M. Ivan Ayala a 31 ans. Il prépare une thèse à l’université Complutense de Madrid sur les fondements méthodologiques de l’économie néoclassique. Il raconte : « J’ai participé à plein temps au mouvement. Au début, c’était impressionnant. Il y avait des groupes de travail qui comptaient cinq cents membres ! Et c’était émouvant d’arriver à Sol et de voir quatre mille personnes en assemblée, en train de discuter comme dans l’agora grecque. » Par rejet du système partisan, le 15-M refuse de se définir comme un mouvement de gauche. Pourtant, sa critique des banquiers, des politiciens, du néolibéralisme et des spéculateurs constitue bien une analyse de gauche, estime M. Ayala. Mais son véritable succès, « c’est que ce soit délibératif, populaire et massif. Maintenant, dans tous les quartiers, tous les villages, des assemblées sont en train de se former ».

C’est ainsi que le 15-M s’est réinventé et a pu poursuivre ses actions en décidant d’arrêter le campement et l’occupation permanente de la Puerta del Sol.

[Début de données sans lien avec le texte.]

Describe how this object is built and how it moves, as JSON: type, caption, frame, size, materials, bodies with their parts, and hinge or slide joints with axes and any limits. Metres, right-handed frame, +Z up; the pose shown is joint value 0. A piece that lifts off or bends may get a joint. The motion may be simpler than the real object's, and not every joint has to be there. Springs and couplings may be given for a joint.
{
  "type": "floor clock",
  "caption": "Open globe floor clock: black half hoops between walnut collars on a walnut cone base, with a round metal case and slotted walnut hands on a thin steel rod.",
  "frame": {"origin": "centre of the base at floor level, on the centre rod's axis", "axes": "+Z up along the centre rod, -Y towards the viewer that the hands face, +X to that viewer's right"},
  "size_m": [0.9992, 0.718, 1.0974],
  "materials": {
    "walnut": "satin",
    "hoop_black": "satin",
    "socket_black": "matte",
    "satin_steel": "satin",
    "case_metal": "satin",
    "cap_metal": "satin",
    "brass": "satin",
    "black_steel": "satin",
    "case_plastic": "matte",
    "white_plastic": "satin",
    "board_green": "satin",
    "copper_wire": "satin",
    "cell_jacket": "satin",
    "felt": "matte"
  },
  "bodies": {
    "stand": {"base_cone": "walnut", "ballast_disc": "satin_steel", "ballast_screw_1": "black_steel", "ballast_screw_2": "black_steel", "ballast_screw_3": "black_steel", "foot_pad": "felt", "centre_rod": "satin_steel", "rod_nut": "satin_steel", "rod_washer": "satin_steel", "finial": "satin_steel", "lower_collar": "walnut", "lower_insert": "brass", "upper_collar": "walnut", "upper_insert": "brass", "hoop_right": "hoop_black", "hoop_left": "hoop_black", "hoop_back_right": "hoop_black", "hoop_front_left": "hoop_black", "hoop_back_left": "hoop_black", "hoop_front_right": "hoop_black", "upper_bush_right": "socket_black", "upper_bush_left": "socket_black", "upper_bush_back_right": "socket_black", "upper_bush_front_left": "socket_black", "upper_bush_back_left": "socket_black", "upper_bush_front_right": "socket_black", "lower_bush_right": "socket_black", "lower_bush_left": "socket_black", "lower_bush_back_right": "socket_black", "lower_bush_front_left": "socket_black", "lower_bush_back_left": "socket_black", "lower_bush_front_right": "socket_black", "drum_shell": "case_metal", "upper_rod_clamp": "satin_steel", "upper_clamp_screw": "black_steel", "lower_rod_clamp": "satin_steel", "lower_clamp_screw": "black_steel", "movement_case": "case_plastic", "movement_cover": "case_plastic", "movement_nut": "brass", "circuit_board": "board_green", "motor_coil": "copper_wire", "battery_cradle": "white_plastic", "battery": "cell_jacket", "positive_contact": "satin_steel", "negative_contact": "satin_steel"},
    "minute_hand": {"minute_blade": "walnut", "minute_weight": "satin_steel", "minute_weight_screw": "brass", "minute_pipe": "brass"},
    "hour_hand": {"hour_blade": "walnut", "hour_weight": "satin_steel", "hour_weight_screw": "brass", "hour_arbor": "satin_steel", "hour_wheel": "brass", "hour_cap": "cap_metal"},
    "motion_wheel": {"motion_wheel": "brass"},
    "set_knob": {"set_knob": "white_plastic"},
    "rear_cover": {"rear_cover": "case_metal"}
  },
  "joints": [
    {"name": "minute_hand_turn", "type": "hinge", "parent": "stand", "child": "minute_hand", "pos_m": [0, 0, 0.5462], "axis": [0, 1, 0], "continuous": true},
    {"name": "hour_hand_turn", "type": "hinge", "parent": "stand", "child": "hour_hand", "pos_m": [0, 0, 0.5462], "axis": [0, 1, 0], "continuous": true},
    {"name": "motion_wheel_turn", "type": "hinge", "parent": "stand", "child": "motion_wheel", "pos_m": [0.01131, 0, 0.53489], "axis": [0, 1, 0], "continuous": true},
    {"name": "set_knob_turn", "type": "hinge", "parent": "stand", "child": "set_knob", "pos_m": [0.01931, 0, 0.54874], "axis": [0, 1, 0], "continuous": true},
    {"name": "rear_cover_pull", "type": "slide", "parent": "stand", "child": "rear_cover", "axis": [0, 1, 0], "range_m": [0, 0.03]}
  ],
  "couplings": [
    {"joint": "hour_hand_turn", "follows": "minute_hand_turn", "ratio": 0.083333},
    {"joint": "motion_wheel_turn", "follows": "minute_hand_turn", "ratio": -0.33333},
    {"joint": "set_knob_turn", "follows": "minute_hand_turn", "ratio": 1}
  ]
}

On retrouvera cette caractéristique dans les autres mouvements : c’est quand les « indignés » décident de lever le camp qu’ils peuvent s’étendre et toucher un large public, plus populaire, en s’ancrant dans le local. Le 12 juin 2011, quand l’occupation de la Puerta del Sol prend fin, la multitude d’affichettes personnelles épinglées sur la place disparaissent au profit d’une grande pancarte : « Nos vemos en los barrios » (« On se retrouve dans les quartiers »).

A la diversification géographique du mouvement répond l’émergence d’une pluralité d’actions. Une plate-forme a par exemple été créée pour venir en aide aux locataires menacés d’expulsion : lorsque des familles prennent contact avec les « indignés », ceux-ci viennent nombreux le jour prévu pour l’expulsion et arrivent parfois à l’éviter ou à la reporter de plusieurs mois. Ils occupent aussi des immeubles vacants pour y loger des familles dans le besoin.

Permettre de pointer les failles du système démocratique

Le 15-M permet ainsi de mobiliser et d’attirer l’attention sur des questions qui, hier, étaient bien moins visibles. L’avocate Liliana Pineda participe à la lutte pour la gestion publique de l’eau. La communauté de Madrid envisage en effet de privatiser l’entreprise Canal de Isabel II. « Cette campagne, explique-t-elle, est un exemple de collaboration entre le mouvement et certains partis politiques, à travers une plate-forme. Le 15 mai, beaucoup de choses avaient déjà été organisées. Mais, grâce aux “indignés”, il y a eu beaucoup plus de monde à la manifestation du 8 octobre, car la plate-forme était présente dans de nombreuses assemblées populaires. Et des partis politiques — Izquierda Unida, Equo — ont également participé. » L’événement est d’importance, car le 15-M semblait jusque-là refuser tout contact avec les partis politiques, même ceux qui peuvent être proches de ses positions.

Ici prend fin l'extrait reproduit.